─── Record set ───
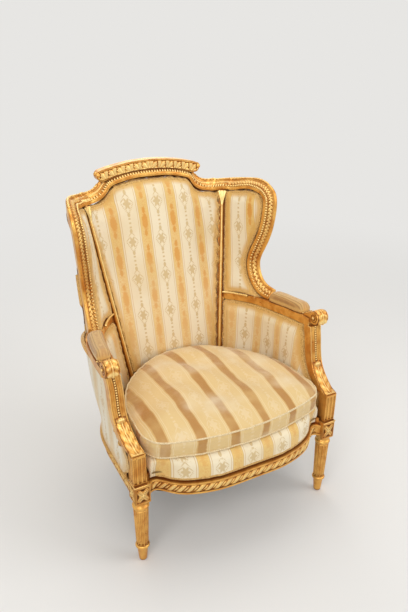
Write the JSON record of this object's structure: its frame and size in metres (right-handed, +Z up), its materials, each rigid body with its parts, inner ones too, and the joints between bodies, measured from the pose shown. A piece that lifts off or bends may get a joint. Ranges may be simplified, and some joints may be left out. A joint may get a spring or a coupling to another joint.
{
  "type": "wing bergere armchair",
  "caption": "Gilded wing bergere with a carved frame, fluted legs, scrolled arms, striped silk upholstery and a loose seat cushion.",
  "frame": {"origin": "on the floor under the middle of the chair's outer box", "axes": "+Z up, the chair faces -Y, +X to the right for someone who faces the chair"},
  "size_m": [0.748, 0.7531, 1.048],
  "materials": {
    "gilt_wood": "satin",
    "bare_beech": "matte",
    "striped_silk": "satin",
    "cushion_silk": "satin",
    "arm_pad_silk": "satin",
    "webbing": "matte",
    "hessian": "matte",
    "bottom_cloth": "matte",
    "stuffing": "matte",
    "screw_steel": "satin"
  },
  "bodies": {
    "chair_frame": {"arm_pad_left": "arm_pad_silk", "arm_pad_right": "arm_pad_silk", "arm_rail_left": "gilt_wood", "arm_rail_right": "gilt_wood", "arm_support_left": "gilt_wood", "arm_support_right": "gilt_wood", "back_cross_rail": "bare_beech", "back_rail": "gilt_wood", "back_webbing": "webbing", "bottom_cloth": "bottom_cloth", "corner_block_left": "bare_beech", "corner_block_right": "bare_beech", "corner_screws": "screw_steel", "crest_rail": "gilt_wood", "front_leg_left": "gilt_wood", "front_leg_right": "gilt_wood", "front_rail": "gilt_wood", "inside_arm_pad_left": "striped_silk", "inside_arm_pad_right": "striped_silk", "inside_back_pad": "striped_silk", "inside_wing_pad_left": "striped_silk", "inside_wing_pad_right": "striped_silk", "joint_pegs": "bare_beech", "outside_arm_panel_left": "striped_silk", "outside_arm_panel_right": "striped_silk", "outside_back_panel": "striped_silk", "outside_wing_panel_left": "striped_silk", "outside_wing_panel_right": "striped_silk", "rear_leg_left": "gilt_wood", "rear_leg_right": "gilt_wood", "seat_front_roll": "striped_silk", "seat_hessian": "hessian", "seat_platform": "striped_silk", "seat_webbing": "webbing", "side_rail_left": "gilt_wood", "side_rail_right": "gilt_wood", "wing_frame_left": "gilt_wood", "wing_frame_right": "gilt_wood"},
    "seat_cushion": {"cushion_border": "cushion_silk", "cushion_bottom_panel": "cushion_silk", "cushion_filling": "stuffing", "cushion_top_panel": "cushion_silk"}
  },
  "joints": [
    {"name": "cushion_lift", "type": "slide", "parent": "chair_frame", "child": "seat_cushion", "axis": [0, 0, 1], "range_m": [0, 0.72]}
  ]
}
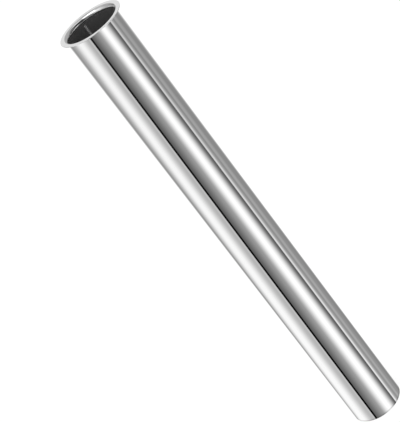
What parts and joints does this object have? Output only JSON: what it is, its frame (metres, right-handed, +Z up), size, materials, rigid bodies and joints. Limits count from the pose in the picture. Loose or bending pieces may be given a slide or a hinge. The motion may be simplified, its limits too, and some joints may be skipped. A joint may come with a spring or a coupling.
{
  "type": "basin waste tail pipe",
  "caption": "Straight thin-walled metal tube with a flat rolled collar at one end, carrying waste water from a basin outlet down into a trap.",
  "frame": {"origin": "centre of the square-cut lower end, in the plane it stands on", "axes": "+Z up the tube's axis to the collar; the weld bead inside lies 101 degrees round from +X towards +Y"},
  "size_m": [0.038, 0.038, 0.3],
  "materials": {
    "chromed_tube": "mirror polished outside, plain drawn metal in the bore"
  },
  "bodies": {
    "root": {"tail_pipe": "chromed_tube"}
  },
  "joints": []
}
───
§ **Stated exercise**
Only the lines from the one containing "What parts and" through the end of the entries above belong in the answer; repeat them exactly.

§ **Expected answer**
What parts and joints does this object have? Output only JSON: what it is, its frame (metres, right-handed, +Z up), size, materials, rigid bodies and joints. Limits count from the pose in the picture. Loose or bending pieces may be given a slide or a hinge. The motion may be simplified, its limits too, and some joints may be skipped. A joint may come with a spring or a coupling.
{
  "type": "basin waste tail pipe",
  "caption": "Straight thin-walled metal tube with a flat rolled collar at one end, carrying waste water from a basin outlet down into a trap.",
  "frame": {"origin": "centre of the square-cut lower end, in the plane it stands on", "axes": "+Z up the tube's axis to the collar; the weld bead inside lies 101 degrees round from +X towards +Y"},
  "size_m": [0.038, 0.038, 0.3],
  "materials": {
    "chromed_tube": "mirror polished outside, plain drawn metal in the bore"
  },
  "bodies": {
    "root": {"tail_pipe": "chromed_tube"}
  },
  "joints": []
}